▸ Goal
How do the records below read from their first line through the line containing "far the toe"? Write those lines out exactly.

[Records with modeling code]

______________________________

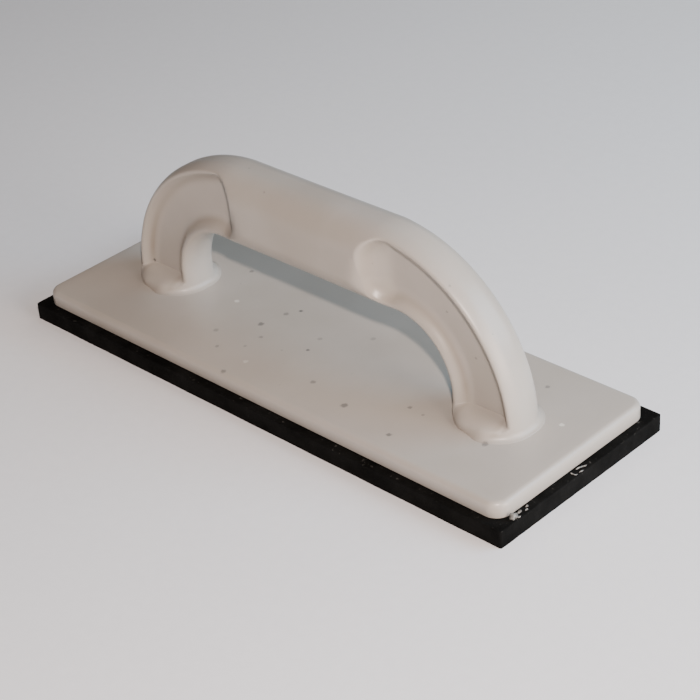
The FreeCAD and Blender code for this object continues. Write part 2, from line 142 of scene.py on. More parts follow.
class PocketSizes(bpy.types.PropertyGroup):
    outer_wall: length("Outer wall", "Wall between the pocket's rim and the outer line", 2.9)
    inner_wall: length("Inner wall", "Wall between the pocket's rim and the inner line", 3.1)
    floor: length("Floor", "Distance of the pocket's floor from the middle plane", 4.3)
    floor_round: length("Floor rounding", "Radius of the hollow between floor and wall", 7.0)
    wall_lean: FloatProperty(
        name="Wall lean", description="Angle of the pocket's wall to the handle's side",
        default=math.radians(50), min=0.2, max=1.5, subtype="ANGLE", unit="ROTATION",
    )
    nose_x: length("Nose", "Distance of the pocket's upper end from the middle", 37.6)
    nose_round: length("Nose rounding", "Radius of the pocket's upper end", 13.0)
    nose_lean: FloatProperty(
        name="Nose lean", description="Angle of the pocket's wall round its upper end",
        default=math.radians(66), min=0.2, max=1.5, subtype="ANGLE", unit="ROTATION",
    )
    nose_hollow: length("Nose hollow", "Radius of the hollow under the nose's wall", 1.6)
    bowl_rise: length("Bowl rise", "How far the floor rises towards the nose", 7.0)
    bowl_run: length("Bowl run", "Length over which the floor rises", 13.0)
    rim: length("Rim", "Softness of the pocket's rim", 3.6)
    nose_rim: length("Nose rim", "Softness of the rim round the nose", 3.9)
    inner_rim: length("Inner rim", "Softness of the rim beside the finger gap", 5.0)
    toe_height: length("Toe height", "Height of the domed toe inside the pocket's foot", 5.7)
    toe_bulge: length("Toe bulge", "How far the toe stands out in front of the leg's side", 1.5)


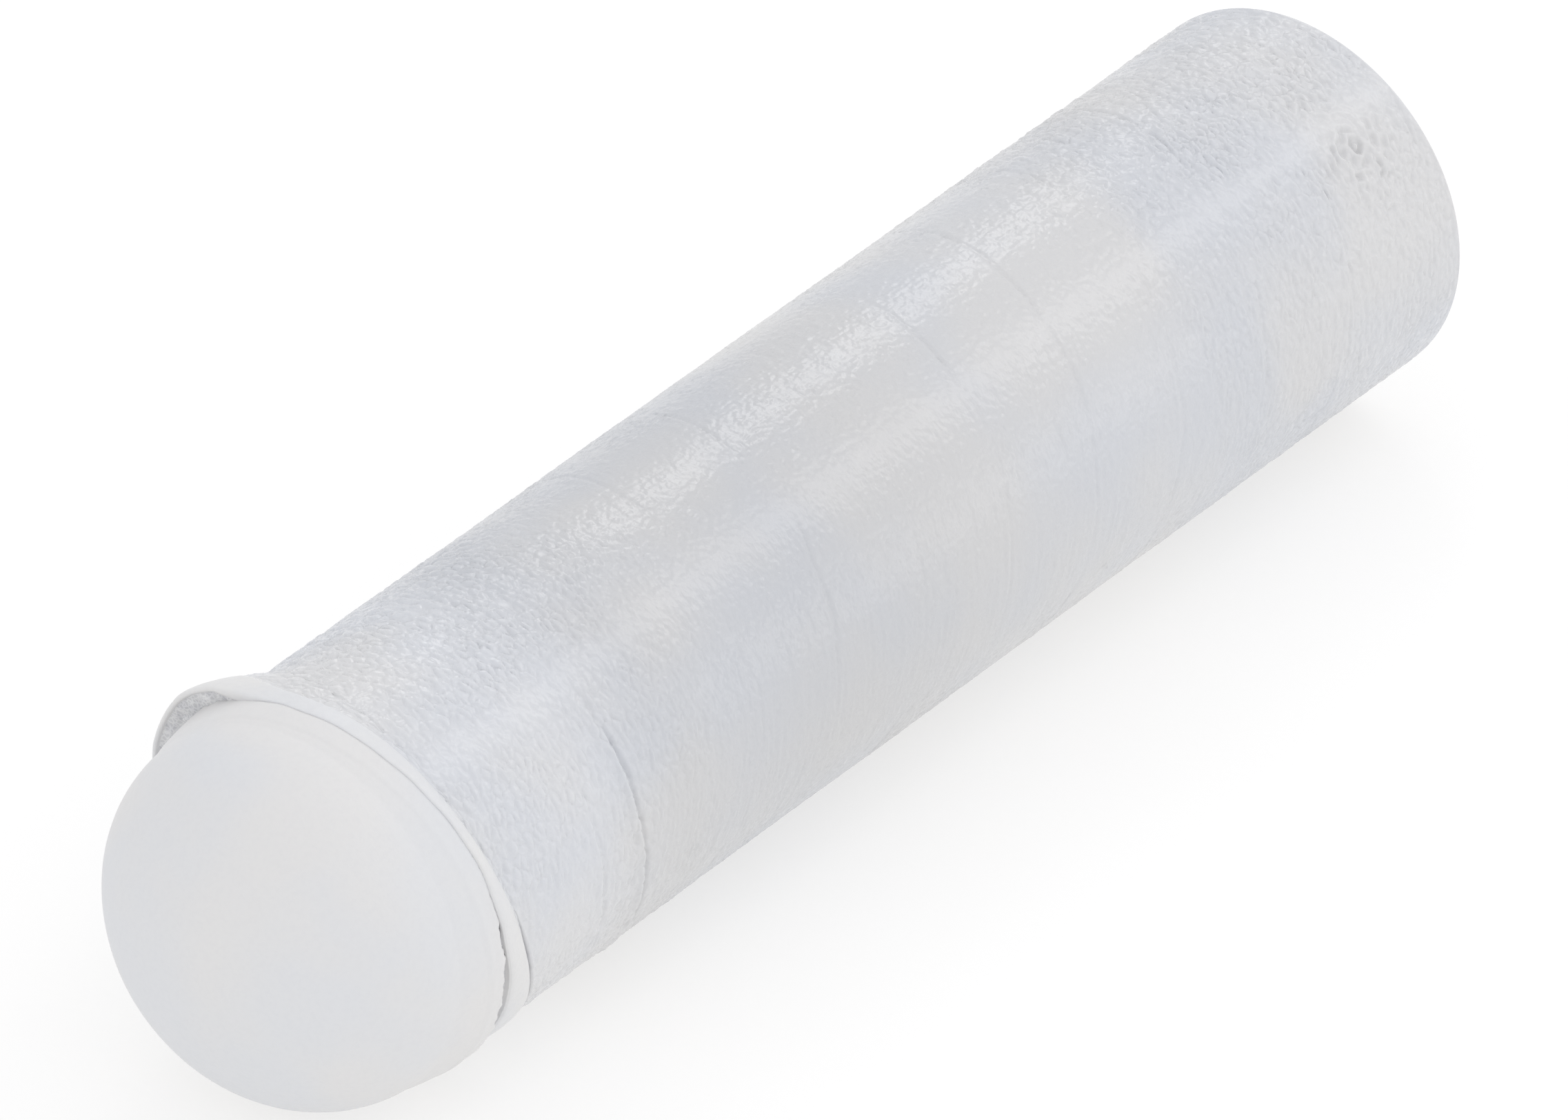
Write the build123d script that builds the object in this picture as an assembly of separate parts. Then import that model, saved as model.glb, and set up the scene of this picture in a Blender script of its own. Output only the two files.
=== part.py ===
from build123d import *
from math import cos, radians, sin
import os

# Foam roller lying on its side, in millimetres.
# +X runs along the roller's axis from the plain end to the domed end, and +Z is up.
# The origin is the centre of the plain end's flat face.
# Round the axis, a bearing is measured from straight up (0) towards +Y (90).

# Main sizes
ROLLER_DIAMETER = 150.0
STRAIGHT_LENGTH = 600.0
SKIN_WALL = 5.0
PLAIN_END_ROUND = 1.5

# Domed end cap: a dome, a narrower neck, a wider waist and a skirt that thins towards its edge
DOME_HEIGHT = 58.0
CAP_NECK_RADIUS = 74.6
CAP_WAIST_X = 575.0
CAP_WAIST_RADIUS = 77.9
CAP_SKIRT_X = 527.0
CAP_SKIRT_RADIUS = 70.6
CAP_SOCKET_END_X = 588.0

# Oblique edges near the domed end. Each is a plane that crosses the axis at centre_x
# and runs forward by rise, one roller radius out, on the side of its bearing.
SKIN_END = dict(centre_x=545.0, rise=32.0, bearing=35.0)
COLLAR_STEP = dict(centre_x=556.5, rise=22.0, bearing=22.0)
COLLAR_RIM = dict(centre_x=573.5, rise=13.0, bearing=5.0)
CAP_SKIRT_EDGE = dict(centre_x=566.0, rise=14.0, bearing=55.0)

# Collar rings. Each is wider than the roller and shifted up and away from +Y by the same amount,
# so that the collar flares on that side and lies close on the opposite one.
COLLAR_STEP_RADIUS = 78.6
COLLAR_STEP_SHIFT = 2.2
COLLAR_STEP_WALL = 2.8
COLLAR_RIM_RADIUS = 81.4
COLLAR_RIM_SHIFT = 3.9
COLLAR_RIM_WALL = 2.4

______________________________

▸ Result for this exercise
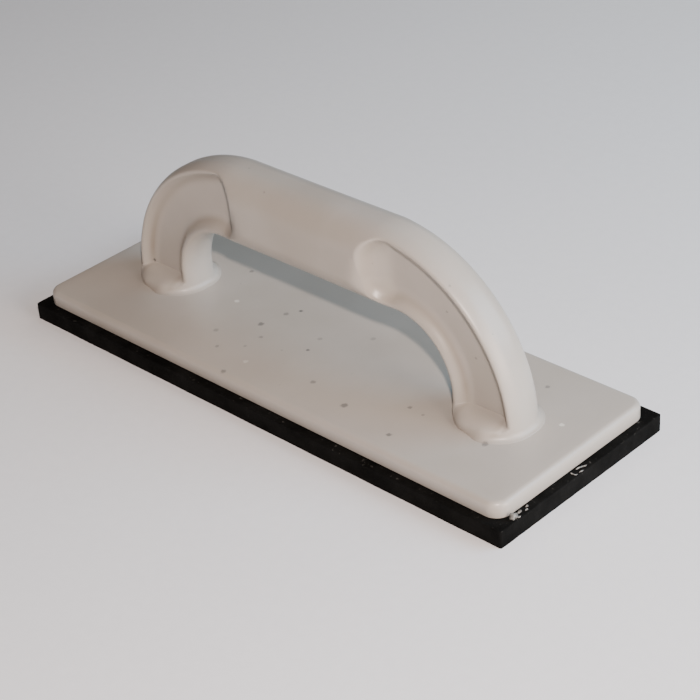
The FreeCAD and Blender code for this object continues. Write part 2, from line 142 of scene.py on. More parts follow.
class PocketSizes(bpy.types.PropertyGroup):
    outer_wall: length("Outer wall", "Wall between the pocket's rim and the outer line", 2.9)
    inner_wall: length("Inner wall", "Wall between the pocket's rim and the inner line", 3.1)
    floor: length("Floor", "Distance of the pocket's floor from the middle plane", 4.3)
    floor_round: length("Floor rounding", "Radius of the hollow between floor and wall", 7.0)
    wall_lean: FloatProperty(
        name="Wall lean", description="Angle of the pocket's wall to the handle's side",
        default=math.radians(50), min=0.2, max=1.5, subtype="ANGLE", unit="ROTATION",
    )
    nose_x: length("Nose", "Distance of the pocket's upper end from the middle", 37.6)
    nose_round: length("Nose rounding", "Radius of the pocket's upper end", 13.0)
    nose_lean: FloatProperty(
        name="Nose lean", description="Angle of the pocket's wall round its upper end",
        default=math.radians(66), min=0.2, max=1.5, subtype="ANGLE", unit="ROTATION",
    )
    nose_hollow: length("Nose hollow", "Radius of the hollow under the nose's wall", 1.6)
    bowl_rise: length("Bowl rise", "How far the floor rises towards the nose", 7.0)
    bowl_run: length("Bowl run", "Length over which the floor rises", 13.0)
    rim: length("Rim", "Softness of the pocket's rim", 3.6)
    nose_rim: length("Nose rim", "Softness of the rim round the nose", 3.9)
    inner_rim: length("Inner rim", "Softness of the rim beside the finger gap", 5.0)
    toe_height: length("Toe height", "Height of the domed toe inside the pocket's foot", 5.7)
    toe_bulge: length("Toe bulge", "How far the toe stands out in front of the leg's side", 1.5)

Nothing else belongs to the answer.